**REQUIREMENTS:** Using the listing below, copy exactly the lines from the one containing "for (const [name, points] of Object.entries(elastics))" to the one containing "bpy.data.objects.remove(obj)", both lines included, and no others.

**DATASET EXTRACT:**
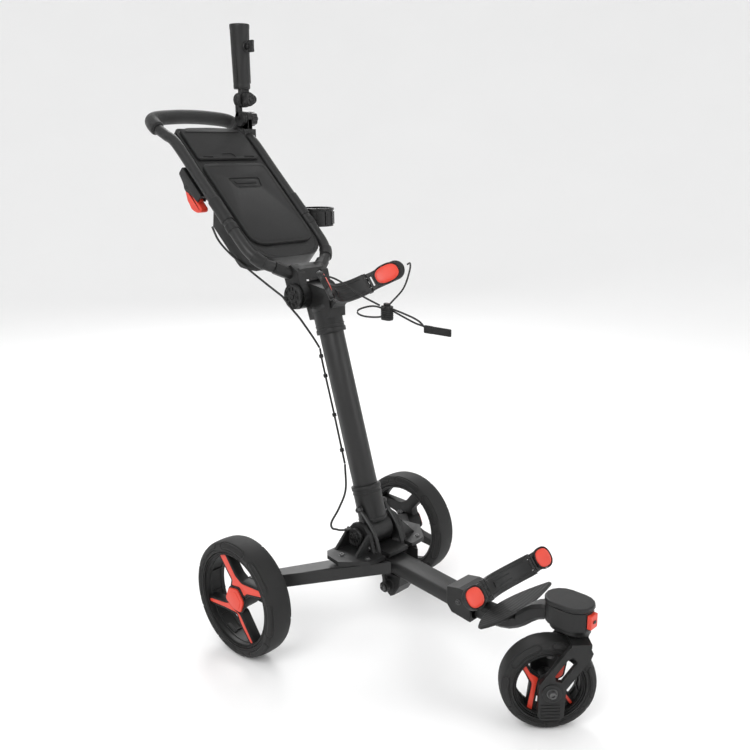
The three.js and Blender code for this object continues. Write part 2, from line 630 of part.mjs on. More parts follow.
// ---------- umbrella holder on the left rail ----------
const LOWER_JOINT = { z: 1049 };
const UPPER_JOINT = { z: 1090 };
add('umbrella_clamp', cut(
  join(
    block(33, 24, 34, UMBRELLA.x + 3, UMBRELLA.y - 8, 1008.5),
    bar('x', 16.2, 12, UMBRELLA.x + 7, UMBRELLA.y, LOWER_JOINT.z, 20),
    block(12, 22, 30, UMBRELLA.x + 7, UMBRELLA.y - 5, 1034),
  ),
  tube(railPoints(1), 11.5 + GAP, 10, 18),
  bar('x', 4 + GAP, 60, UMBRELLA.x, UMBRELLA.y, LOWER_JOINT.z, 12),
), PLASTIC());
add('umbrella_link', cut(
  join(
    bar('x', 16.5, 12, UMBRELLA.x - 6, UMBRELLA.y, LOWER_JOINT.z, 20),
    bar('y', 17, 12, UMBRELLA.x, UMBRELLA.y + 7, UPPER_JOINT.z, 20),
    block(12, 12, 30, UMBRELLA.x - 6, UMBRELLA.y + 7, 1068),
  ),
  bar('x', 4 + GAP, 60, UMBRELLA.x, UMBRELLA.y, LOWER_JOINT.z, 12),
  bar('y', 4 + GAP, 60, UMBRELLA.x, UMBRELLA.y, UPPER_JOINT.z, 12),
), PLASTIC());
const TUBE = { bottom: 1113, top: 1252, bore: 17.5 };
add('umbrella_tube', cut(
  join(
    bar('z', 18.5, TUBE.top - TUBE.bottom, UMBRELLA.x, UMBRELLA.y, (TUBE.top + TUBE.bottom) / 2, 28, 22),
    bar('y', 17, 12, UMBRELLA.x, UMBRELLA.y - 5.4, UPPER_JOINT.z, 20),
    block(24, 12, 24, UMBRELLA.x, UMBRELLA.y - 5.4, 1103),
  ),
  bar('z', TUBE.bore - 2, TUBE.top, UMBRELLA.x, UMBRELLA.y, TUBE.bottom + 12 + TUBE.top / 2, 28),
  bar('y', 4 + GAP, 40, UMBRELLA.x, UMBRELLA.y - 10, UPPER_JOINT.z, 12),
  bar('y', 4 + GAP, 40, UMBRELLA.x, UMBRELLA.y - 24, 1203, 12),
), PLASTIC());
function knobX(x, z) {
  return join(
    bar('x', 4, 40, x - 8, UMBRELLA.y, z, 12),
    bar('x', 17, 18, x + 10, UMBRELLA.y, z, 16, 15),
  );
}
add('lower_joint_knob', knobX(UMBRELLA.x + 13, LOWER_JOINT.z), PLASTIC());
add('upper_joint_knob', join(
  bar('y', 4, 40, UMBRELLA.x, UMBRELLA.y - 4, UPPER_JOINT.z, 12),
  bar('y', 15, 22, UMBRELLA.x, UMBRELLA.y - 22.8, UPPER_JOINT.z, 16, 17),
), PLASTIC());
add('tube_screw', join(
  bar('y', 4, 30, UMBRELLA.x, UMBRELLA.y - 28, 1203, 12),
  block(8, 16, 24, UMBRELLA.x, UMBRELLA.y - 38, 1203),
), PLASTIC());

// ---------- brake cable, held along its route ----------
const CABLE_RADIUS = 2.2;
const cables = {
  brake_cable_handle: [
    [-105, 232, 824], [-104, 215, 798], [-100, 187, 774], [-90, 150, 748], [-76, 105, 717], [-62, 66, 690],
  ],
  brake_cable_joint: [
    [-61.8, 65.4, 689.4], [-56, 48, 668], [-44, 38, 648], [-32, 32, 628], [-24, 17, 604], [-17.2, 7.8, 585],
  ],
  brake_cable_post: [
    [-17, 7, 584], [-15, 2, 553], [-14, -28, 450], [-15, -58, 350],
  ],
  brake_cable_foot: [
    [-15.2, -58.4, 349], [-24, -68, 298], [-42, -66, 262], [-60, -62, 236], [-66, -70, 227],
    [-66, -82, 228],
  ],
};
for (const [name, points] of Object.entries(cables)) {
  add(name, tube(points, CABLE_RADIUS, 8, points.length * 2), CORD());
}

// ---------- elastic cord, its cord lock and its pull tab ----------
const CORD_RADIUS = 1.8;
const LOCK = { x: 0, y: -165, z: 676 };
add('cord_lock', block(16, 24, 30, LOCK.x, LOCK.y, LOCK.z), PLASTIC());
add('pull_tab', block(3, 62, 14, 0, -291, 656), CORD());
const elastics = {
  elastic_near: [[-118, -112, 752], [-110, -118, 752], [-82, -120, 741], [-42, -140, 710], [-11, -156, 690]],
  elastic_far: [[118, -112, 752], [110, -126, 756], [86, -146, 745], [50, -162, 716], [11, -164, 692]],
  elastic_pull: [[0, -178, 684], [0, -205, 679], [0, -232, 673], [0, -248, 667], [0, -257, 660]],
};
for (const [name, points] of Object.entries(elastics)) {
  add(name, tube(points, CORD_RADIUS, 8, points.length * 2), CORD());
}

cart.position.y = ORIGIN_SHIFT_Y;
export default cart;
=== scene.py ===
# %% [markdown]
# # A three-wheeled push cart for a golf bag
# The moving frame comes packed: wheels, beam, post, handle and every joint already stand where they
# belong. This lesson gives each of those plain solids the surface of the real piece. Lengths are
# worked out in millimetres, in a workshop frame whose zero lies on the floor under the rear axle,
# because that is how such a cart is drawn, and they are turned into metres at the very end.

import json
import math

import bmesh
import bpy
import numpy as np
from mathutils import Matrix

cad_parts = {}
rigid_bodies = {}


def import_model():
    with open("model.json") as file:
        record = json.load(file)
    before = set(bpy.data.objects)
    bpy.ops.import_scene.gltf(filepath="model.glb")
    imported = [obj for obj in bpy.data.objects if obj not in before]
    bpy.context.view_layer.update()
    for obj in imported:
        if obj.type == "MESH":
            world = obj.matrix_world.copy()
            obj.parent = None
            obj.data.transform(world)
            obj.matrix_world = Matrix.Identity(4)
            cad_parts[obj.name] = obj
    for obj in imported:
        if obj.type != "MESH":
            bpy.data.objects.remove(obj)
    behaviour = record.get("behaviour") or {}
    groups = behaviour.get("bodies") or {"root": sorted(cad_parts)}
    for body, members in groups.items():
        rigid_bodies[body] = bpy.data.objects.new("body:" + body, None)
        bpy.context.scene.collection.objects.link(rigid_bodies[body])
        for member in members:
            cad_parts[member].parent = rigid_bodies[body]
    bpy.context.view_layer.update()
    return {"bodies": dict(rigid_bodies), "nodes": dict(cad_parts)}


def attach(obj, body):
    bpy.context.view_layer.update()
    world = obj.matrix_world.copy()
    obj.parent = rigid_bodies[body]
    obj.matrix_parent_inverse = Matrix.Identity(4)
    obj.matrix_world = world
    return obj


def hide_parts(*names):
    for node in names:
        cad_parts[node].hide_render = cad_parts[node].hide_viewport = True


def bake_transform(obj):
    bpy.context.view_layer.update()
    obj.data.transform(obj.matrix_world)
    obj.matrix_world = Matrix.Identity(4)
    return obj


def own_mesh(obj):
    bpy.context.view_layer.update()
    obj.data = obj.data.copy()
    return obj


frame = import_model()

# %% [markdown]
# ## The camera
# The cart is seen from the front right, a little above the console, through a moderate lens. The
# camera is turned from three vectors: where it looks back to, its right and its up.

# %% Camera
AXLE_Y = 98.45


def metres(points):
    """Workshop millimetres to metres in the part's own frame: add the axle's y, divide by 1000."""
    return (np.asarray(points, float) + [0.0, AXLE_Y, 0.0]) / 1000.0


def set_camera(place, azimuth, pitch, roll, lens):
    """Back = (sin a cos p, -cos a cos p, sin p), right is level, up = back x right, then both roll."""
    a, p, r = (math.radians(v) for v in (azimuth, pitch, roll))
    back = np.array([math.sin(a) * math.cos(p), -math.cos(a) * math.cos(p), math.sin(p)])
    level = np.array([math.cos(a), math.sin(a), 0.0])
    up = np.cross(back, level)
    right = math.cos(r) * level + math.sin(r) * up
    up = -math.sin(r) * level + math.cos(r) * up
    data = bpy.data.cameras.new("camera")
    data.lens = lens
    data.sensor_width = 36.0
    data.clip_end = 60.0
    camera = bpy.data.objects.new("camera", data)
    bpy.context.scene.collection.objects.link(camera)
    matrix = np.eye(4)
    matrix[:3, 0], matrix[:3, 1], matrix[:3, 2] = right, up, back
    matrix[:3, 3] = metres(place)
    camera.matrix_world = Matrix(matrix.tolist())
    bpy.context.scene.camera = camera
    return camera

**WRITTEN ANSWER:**
for (const [name, points] of Object.entries(elastics)) {
  add(name, tube(points, CORD_RADIUS, 8, points.length * 2), CORD());
}

cart.position.y = ORIGIN_SHIFT_Y;
export default cart;
=== scene.py ===
# %% [markdown]
# # A three-wheeled push cart for a golf bag
# The moving frame comes packed: wheels, beam, post, handle and every joint already stand where they
# belong. This lesson gives each of those plain solids the surface of the real piece. Lengths are
# worked out in millimetres, in a workshop frame whose zero lies on the floor under the rear axle,
# because that is how such a cart is drawn, and they are turned into metres at the very end.

import json
import math

import bmesh
import bpy
import numpy as np
from mathutils import Matrix

cad_parts = {}
rigid_bodies = {}


def import_model():
    with open("model.json") as file:
        record = json.load(file)
    before = set(bpy.data.objects)
    bpy.ops.import_scene.gltf(filepath="model.glb")
    imported = [obj for obj in bpy.data.objects if obj not in before]
    bpy.context.view_layer.update()
    for obj in imported:
        if obj.type == "MESH":
            world = obj.matrix_world.copy()
            obj.parent = None
            obj.data.transform(world)
            obj.matrix_world = Matrix.Identity(4)
            cad_parts[obj.name] = obj
    for obj in imported:
        if obj.type != "MESH":
            bpy.data.objects.remove(obj)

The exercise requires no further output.